Maybe dressing up like trick-or-treating children, to go to a Halloween party, is just another way of pretending that everything's fine. In the middle of a recession, in the middle of a gloriously dysfunctional life of being too busy, becoming someone else for a night is just plain fun. It's a way of stepping back into a simpler time in your life...a time when an unexpected sweet or piece of chocolate was the kind of incitement which made the fiction of dressing up and pretending to scare the neighbours at once believable and worthwhile. Nowadays, when we make preparations for the giggling, exuberant Halloween visitors, we have to take so many things into consideration: nut allergies, being friendly and not cross, but not so friendly that the inevitable parent hovering almost out of sight down the road won't be suspicious, and making sure that the family dog or cat is well out of the way just in case its lurking presence might cause alarm or sneezing. When we do the J Alfred Prufrock thing, 'prepare a face to meet the faces that we meet', it's just the same. When I notice that I'm looking especially pale and drawn one day, I put on my broadest smile to greet colleagues...and then resent it just a bit when I'm overwhelmed with demands, requests, complaints. I blame them just a bit for not noticing the real person behind the mask...hiding in the fancy dress of competence.

As autumn edges to winter and I'm shocked all over again by just how dark the evenings are, and how early they begin, it seems to me that the truth about masks gleams with the small, fragile yet somehow utterly steady light of the pumpkin lantern which resists being extinguished in the chilly wind. The masks, and the costumes, are there to reassure us that we fit where we're supposed to be...that we can feel emotionally secure about not making ourselves conspicuous by seeming out of place. Does this equate to dishonesty? Maybe. Good manners? Undoubtedly. It's no different to a dress code, in some ways...if the dress code states 'smart casual', it would seem churlish to turn up in scruffy jeans and top, as though for an evening at home. If the emotional code says 'functioning, coping, confident' - would we be in breach of some unwritten rule of etiquette to present a slightly less confident, slightly more broken version of ourselves?

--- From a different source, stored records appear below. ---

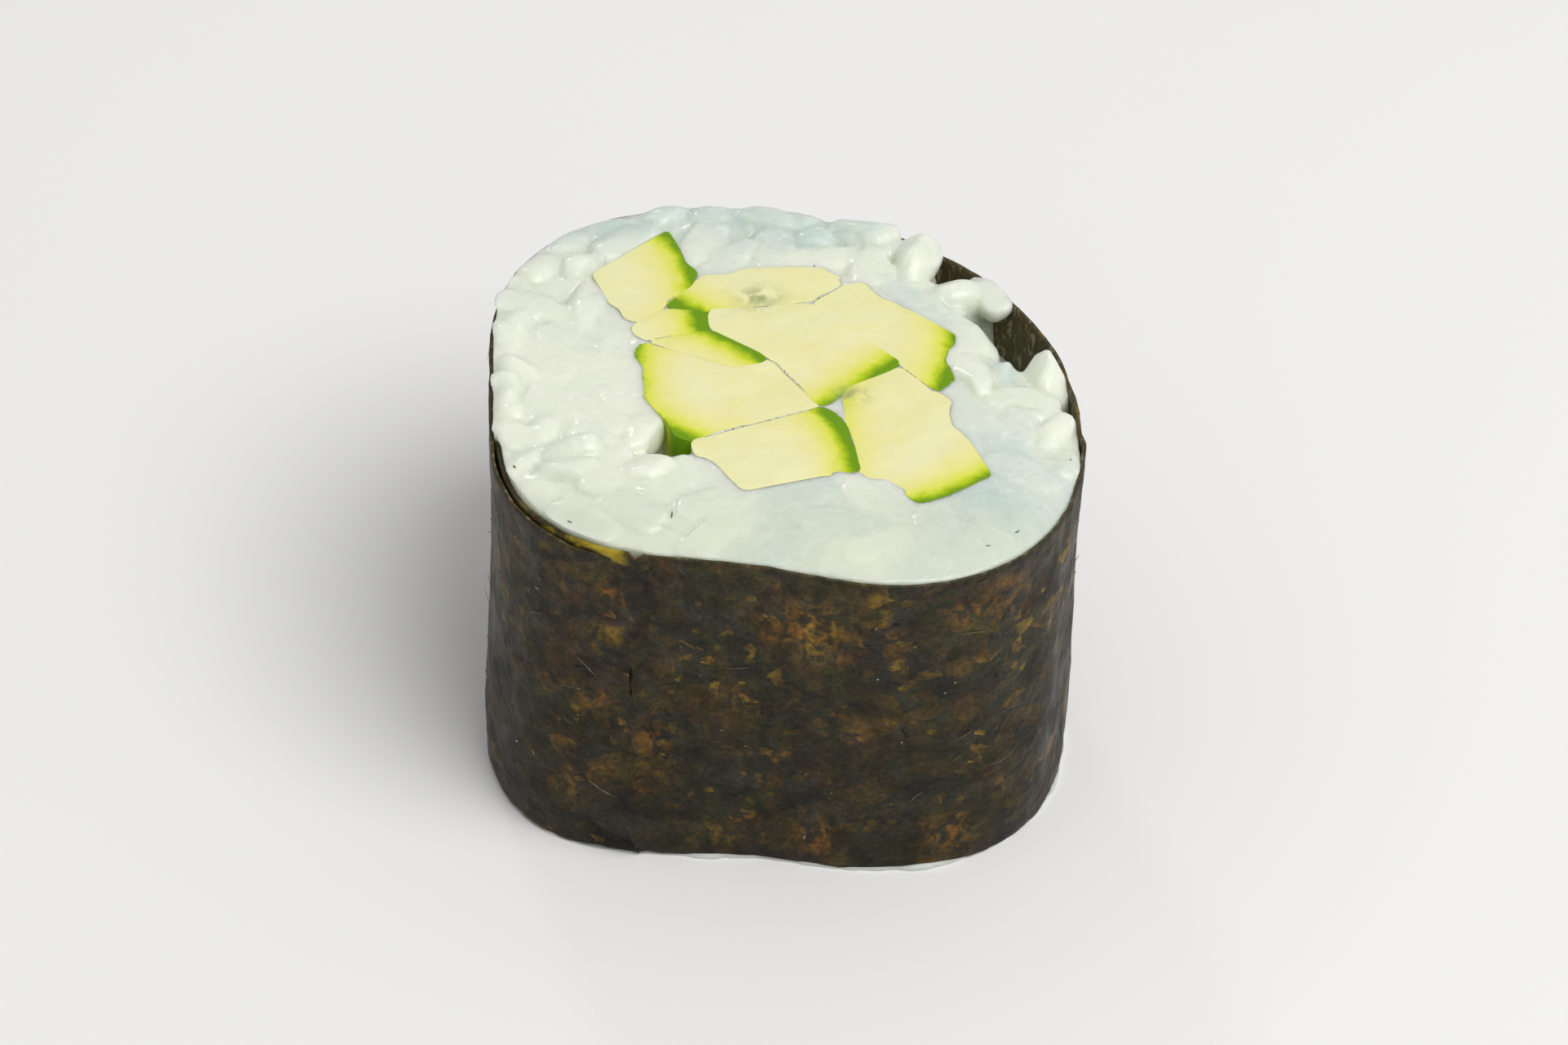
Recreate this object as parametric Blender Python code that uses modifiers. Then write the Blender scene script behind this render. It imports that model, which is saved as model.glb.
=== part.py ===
"""Cucumber maki roll: one cut piece standing on its end, cut face up.

A sheet of nori is rolled once round a core of pressed rice, with its ends
overlapping at the front left, and cucumber batons run through the rice from
one cut face to the other. Metres, +Z up. The origin is the middle of the
footprint, on the surface that the piece stands on.
"""

import math

import bmesh
import bpy
from mathutils import Matrix, Vector, noise

MM = 0.001

# The roll: its mean radius at the rim, its height at the middle, and the slope
# of its cut face along X.
ROLL_RADIUS = 19.7 * MM
ROLL_HEIGHT = 24.4 * MM
FACE_SLOPE = -0.04
# The lobes that make the rounded-square outline of the rim, and those by which
# the outline at the foot differs from it. A lobe is (waves round the turn,
# height in mm, direction of its crest in degrees).
RIM_LOBES = (
    (1, 0.6, 177.0),
    (2, 1.25, -47.0),
    (3, 0.6, -22.5),
    (4, 0.85, 43.0),
    (5, 0.25, 6.5),
)
FOOT_LOBES = ((1, 0.7, -158.0), (2, 0.35, 63.0), (3, 0.45, -31.0))
# Where the middle of the footprint lies from the centre that radii start at.
FOOTPRINT_MIDDLE = (-0.197 * MM, 0.618 * MM)
RIM_FLARE = 0.25 * MM
RIM_FLARE_DEPTH = 8.0 * MM
FOOT_TUCK = 0.3 * MM
FOOT_TUCK_HEIGHT = 1.8 * MM

# The nori sheet, rolled a little more than once round.
NORI_THICKNESS = 0.28 * MM
NORI_LAYER_GAP = 0.12 * MM
NORI_END_TURN = -118.0
NORI_OVERLAP = 45.0
NORI_RAMP = 60.0
NORI_FOOT = 0.3 * MM
NORI_RIM_DROP = 0.3 * MM
NORI_RIM_WAVE = 0.15 * MM
NORI_TURN_STEPS = 126
NORI_LEVELS = 7
NORI_LEVEL_CROWDING = 1.6

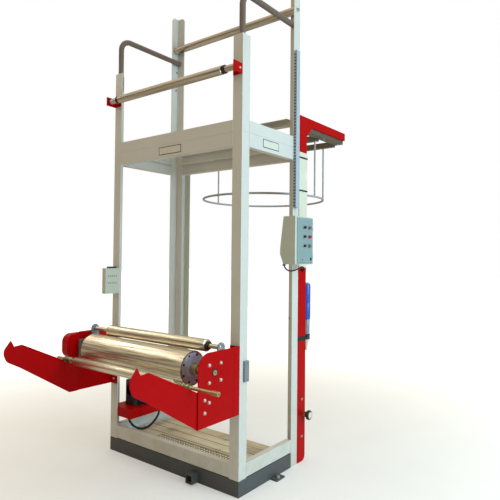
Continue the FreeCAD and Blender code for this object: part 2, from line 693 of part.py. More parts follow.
def make_rear_frame():
    """Uprights behind the rear columns, the arms they carry, and the bubble guide under the arms."""
    outline = [
        (0, 0), (s.upright_depth, 0), (s.upright_depth, s.upright_top), (0, s.upright_top),
    ]
    shell = profile("rear_upright_shell", "YZ_Plane", outline, s.upright_width,
                    (half - s.upright_width, depth, 0), [([(s.upright_depth, 0)], s.upright_round)])
    edge = s.upright_wall
    hollow = block("rear_upright_hollow", (half - s.upright_width - PAST, half - edge),
                   (depth + edge, upright_end - edge), (s.upright_round, arm_low - edge))
    right = cut("rear_upright_right", shell, hollow)
    group("rear_uprights", right, mirror("rear_upright_left", right))
    outer = block("rear_arm_outer", (half - s.arm_tube, half), (upright_end, s.arm_end), (arm_low, s.upright_top))
    gusset = profile("rear_arm_gusset", "YZ_Plane", [(0, 0), (s.gusset, 0), (0, -s.gusset)], s.gusset_wall,
                     (half - s.gusset_wall, upright_end, arm_low))
    right = fuse("rear_arm_right", outer, gusset)
    group("rear_arms", right, mirror("rear_arm_left", right))
    low = s.back_beam_top - s.back_beam_height
    profile("back_beam", "YZ_Plane", channel_section(s.back_beam_height, s.back_beam_depth, s.rail_wall, -1),
            s.frame_width - 2 * leg, (leg - half, depth, low))


def make_bubble_guide():
    """Rails and cross beams under the arms, with the guide ring on its rods."""
    rail_low = arm_low - s.rail_height
    out = half - s.rail_inset
    rail = profile("guide_rail_right", "XZ_Plane", [
        (0, 0), (s.rail_width, 0), (s.rail_width, s.rail_height), (s.rail_width - s.rail_wall, s.rail_height),
        (s.rail_width - s.rail_wall, s.rail_wall), (0, s.rail_wall),
    ], s.arm_end - upright_end, (out - s.rail_width, upright_end, rail_low))
    group("guide_rails", rail, mirror("guide_rail_left", rail))
    span = out - s.rail_width
    beams = []
    thick = s.cross_beam
    middle = s.cross_beam_middle - thick / 2
    beam_low = arm_low - thick
    for name, y in (("guide_beam_rear", s.arm_end - thick), ("guide_beam_middle", middle)):
        beams.append(block(name, (-span, span), (y, y + thick), (beam_low, arm_low)))
    group("guide_beams", *beams)
    ring_height = beam_low - s.guide_rod_length
    ring = doc.addObject("Part::Torus", "guide_ring_bar")
    bind(ring, "Radius1", ring_radius)
    bind(ring, "Radius2", s.guide_ring_bar / 2)
    place(ring, 0, s.cross_beam_middle, ring_height)
    rear_y = s.arm_end - thick / 2
    reach = rear_y - s.cross_beam_middle
    rear_x = (ring_radius * ring_radius - reach * reach).root()
    rods = []
    for index, (x, y) in enumerate(((ring_radius, s.cross_beam_middle), (-ring_radius, s.cross_beam_middle),
                                    (rear_x, rear_y), (-rear_x, rear_y))):
        rods.append(bar("guide_rod_%d" % index, (x, y, ring_height), s.guide_rod_length, s.guide_rod))
    fuse("bubble_guide", ring, *rods)


def make_control_box():
    """The operator's box on the right rear column, with its two rows of knobs."""
    chamfer = s.box_chamfer
    outline = [
        (chamfer, 0), (0, s.box_foot), (0, s.box_foot + s.box_bulge), (chamfer, s.box_height),
        (s.box_depth, s.box_height), (s.box_depth, 0),
    ]
    profile("control_box", "XZ_Plane", outline, s.box_length, (half, s.box_front, s.box_bottom))
    top = s.box_bottom + s.box_height - s.knob_top_drop
    middle = s.box_front + s.knob_middle
    knobs = []
    for row in range(SIZES["knob_rows"]):
        for side, name in ((-1, "front"), (1, "rear")):
            spot = (box_end, middle + side * s.knob_pitch / 2, top - row * s.knob_rise)
            knobs.append(bar("knob_%d_%s" % (row, name), spot, s.knob_reach, s.knob, ALONG_X))
    group("control_knobs", *knobs)


def make_fittings():
    """The junction box, wiring duct, air filter, valve and latch."""
    width = s.junction_width
    height = s.junction_height
    profile("junction_box", "YZ_Plane", [(-width, 0), (0, 0), (0, height), (-width, height)], s.junction_depth,
            (leg - half - s.junction_depth, 0, s.junction_top - height),
            [([(-width, 0), (-width, height)], s.junction_round)])

    start = depth - leg
    duct_low = s.box_bottom + s.box_height + s.duct_over_box
    duct_high = duct_low + s.duct_length
    duct_wall = s.duct_wall
    shell = block("duct_shell", (half, half + s.duct_width), (start, start + s.duct_depth), (duct_low, duct_high))
    bore = block("duct_bore", (half + duct_wall, half + s.duct_width - duct_wall),
                 (start + duct_wall, start + s.duct_depth - duct_wall), (duct_low - PAST, duct_high + PAST))
    cut("wiring_duct", shell, bore)

    x = half - s.upright_width / 2
    y = upright_end + s.filter_gap + s.filter_size / 2
    clamp = s.filter_cone_height
    bowl = clamp + s.filter_clamp_height
    head = bowl + s.filter_bowl_height
    cap = head + s.filter_height
    top = cap + s.filter_cap_height
    housing = turned("filter_housing", [
        (0, s.filter_cone_end / 2), (clamp, s.filter_bowl / 2), (clamp, s.filter_clamp / 2),
        (bowl, s.filter_clamp / 2), (bowl, s.filter_bowl / 2), (head, s.filter_bowl / 2),
        (head, s.filter_size / 2), (cap, s.filter_size / 2), (top, s.filter_cap / 2),
    ], (x, y, s.filter_top - top), STANDING)
    tab = s.filter_bracket
    tab_top = s.filter_top - s.filter_bracket_drop
    bracket = block("filter_bracket", (x - tab / 2, x + tab / 2), (upright_end, y), (tab_top - tab, tab_top))
    fuse("air_filter", housing, bracket)

    dial_y = depth + s.valve_reach
    dial = bar("valve_face", (half + s.valve_body, dial_y, s.valve_height), s.valve_dial, s.valve_size, ALONG_X)
    neck = bar("valve_neck", (half, dial_y, s.valve_height), s.valve_body, s.valve_body, ALONG_X)
    fuse("pressure_valve", dial, neck)

    edge = s.latch_width / 2
    profile("column_latch", "XY_Plane", [(0, -edge), (s.latch_depth, -edge), (s.latch_depth, edge), (0, edge)],
            s.latch_height, (half, s.latch_middle, s.latch_bottom))


def make_conduits():
    """The motor's hose, looped under its shelf, and the cable from the control box into the upright."""
    length = s.gland_length
    shelf_gland = bar("shelf_gland", (-500, 42, s.shelf_top - s.shelf_wall - length), length, s.gland)
    gear_side = wall - half + s.shelf_width / 2 + s.gearbox_size / 2
    motor_gland = bar("motor_gland", (gear_side, 140, 372), length, s.gland, ALONG_X)
    group("hose_glands", shelf_gland, motor_gland)
    cord("motor_hose", [
        (-500, 42, 331), (-500, 42, 228), (-325, 70, 192), (-205, 125, 345), (-300, 145, 415), (-385, 140, 372),
        (-460, 140, 372),
    ], s.hose)
    length = s.small_gland_length
    box_gland = bar("box_gland", (684, 458, s.box_bottom - length), length, s.small_gland)
    upright_gland = bar("upright_gland", (half, 747, 1441), length, s.small_gland, ALONG_X)
    group("cable_glands", box_gland, upright_gland)
    cord("box_cable", [
        (684, 462, 1474.5), (685, 490, 1441), (688, 600, 1441), (702, 700, 1482), (672, 742, 1446),
    ], s.cable)


make_base()
make_deck()
make_columns()
make_rings()
make_posts()
make_guard_tubes()
make_guide_roller()
make_top_roller()
make_winder_plates()
make_winder_arms()
make_drum()
make_lay_on_roller()
make_spindle()
make_drive()
make_rear_frame()
make_bubble_guide()
make_control_box()
make_fittings()
make_conduits()
doc.recompute()

# Every node of the machine, in the order it goes together
NODES = [
    "base_frame", "base_socket", "anchor_lugs", "deck", "tread_plate", "front_columns", "rear_columns",
    "bottom_rail_front", "bottom_rail_sides", "lower_header_front", "lower_header_rear",
    "lower_header_sides", "upper_header_front", "upper_header_rear", "upper_header_sides",
    "front_posts", "rear_posts", "guard_tubes", "guide_roller", "guide_blocks", "top_roller",
    "winder_plate_right", "winder_plate_left", "winder_arm_right", "winder_arm_left", "winding_drum",
    "drum_bearings", "lay_on_roller", "lay_on_brackets", "winding_spindle", "spindle_rings",
    "drive_guard", "motor_shelf", "drive_motor", "rear_uprights", "rear_arms", "back_beam",
    "guide_rails", "guide_beams", "bubble_guide", "control_box", "control_knobs", "junction_box",
    "wiring_duct", "air_filter", "pressure_valve", "column_latch", "motor_hose", "hose_glands",
    "box_cable", "cable_glands",
]

for item in doc.Objects:
    if "Invalid" in item.State or "Error" in item.State:
        raise RuntimeError("%s failed: %s" % (item.Label, item.State))
os.makedirs("parts", exist_ok=True)
for node in NODES:
    shape = doc.getObject(node).Shape
    if shape.isNull() or not shape.isValid():
        raise RuntimeError("%s has no valid shape" % node)
    shape.exportStep("parts/%s.step" % node)
    box = shape.BoundBox
    print("%-20s %3d solids %12.0f mm3  x %7.1f %7.1f  y %7.1f %7.1f  z %7.1f %7.1f" % (
        node, len(shape.Solids), shape.Volume, box.XMin, box.XMax, box.YMin, box.YMax, box.ZMin, box.ZMax))
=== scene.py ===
import bmesh
import bpy
import math
import numpy as np
from mathutils import Matrix, Vector


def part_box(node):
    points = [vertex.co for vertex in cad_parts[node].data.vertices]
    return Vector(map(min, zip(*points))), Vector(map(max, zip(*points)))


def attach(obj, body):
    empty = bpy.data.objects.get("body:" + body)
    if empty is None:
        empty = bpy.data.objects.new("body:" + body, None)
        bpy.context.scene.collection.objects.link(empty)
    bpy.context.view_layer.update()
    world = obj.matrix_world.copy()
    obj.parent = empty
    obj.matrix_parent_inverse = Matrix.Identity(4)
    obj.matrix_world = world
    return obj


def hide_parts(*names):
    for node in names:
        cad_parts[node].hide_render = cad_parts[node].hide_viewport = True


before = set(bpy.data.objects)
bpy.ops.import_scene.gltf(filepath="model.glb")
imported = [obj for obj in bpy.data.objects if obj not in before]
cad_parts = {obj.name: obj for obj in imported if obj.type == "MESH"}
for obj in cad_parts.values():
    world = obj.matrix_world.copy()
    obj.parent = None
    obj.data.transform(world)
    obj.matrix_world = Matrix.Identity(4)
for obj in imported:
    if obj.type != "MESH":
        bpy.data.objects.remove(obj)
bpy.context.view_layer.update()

# The place it stands in
# A pale floor, a large soft window of light on the operator's right, a warm fill in front,
# and the photographer's eye, measured from the foot of the front right column.
columns_low, columns_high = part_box("front_columns")
FRONT = columns_low.y
LEFT, RIGHT = columns_low.x, columns_high.x
MIDDLE = (LEFT + RIGHT) / 2
front_right_foot = Vector((RIGHT, FRONT, 0))
EYE = front_right_foot + Vector((2.030, -2.533, 1.543))
YAW, PITCH, ROLL = math.radians(37.70), math.radians(1.23), math.radians(0.57)
IMAGE = 500
FOCAL = 504.5
CENTRE = (249.8, 245.6)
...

"I'm not from here. I'm from space!" cried one of the little trick-or-treaters on my doorstep, although he later broke the spell he'd cast as, just as he turned to leave with his friends, he lifted his ancient wizard mask so I'd see who he was when he waved goodbye and said thanks (again) for the sweets.

As the darkness falls for winter, children hide their appealing innocence behind masks and costumes and tangled wigs, which turn them into wizened, unnatural creatures of supernatural aspect. As their straggled grey locks dance in the cold Halloween wind, the excited laughter of who they really are sneaks out now and then from behind their distorted faces to give the game away.

And as for the rest of us? We contort our faces into a rictus grin of 'being fine' as the icy winds of growing older in a hostile world make the innocent laughter of our own memories seem as wispy and illusory as a half-imagined ghost.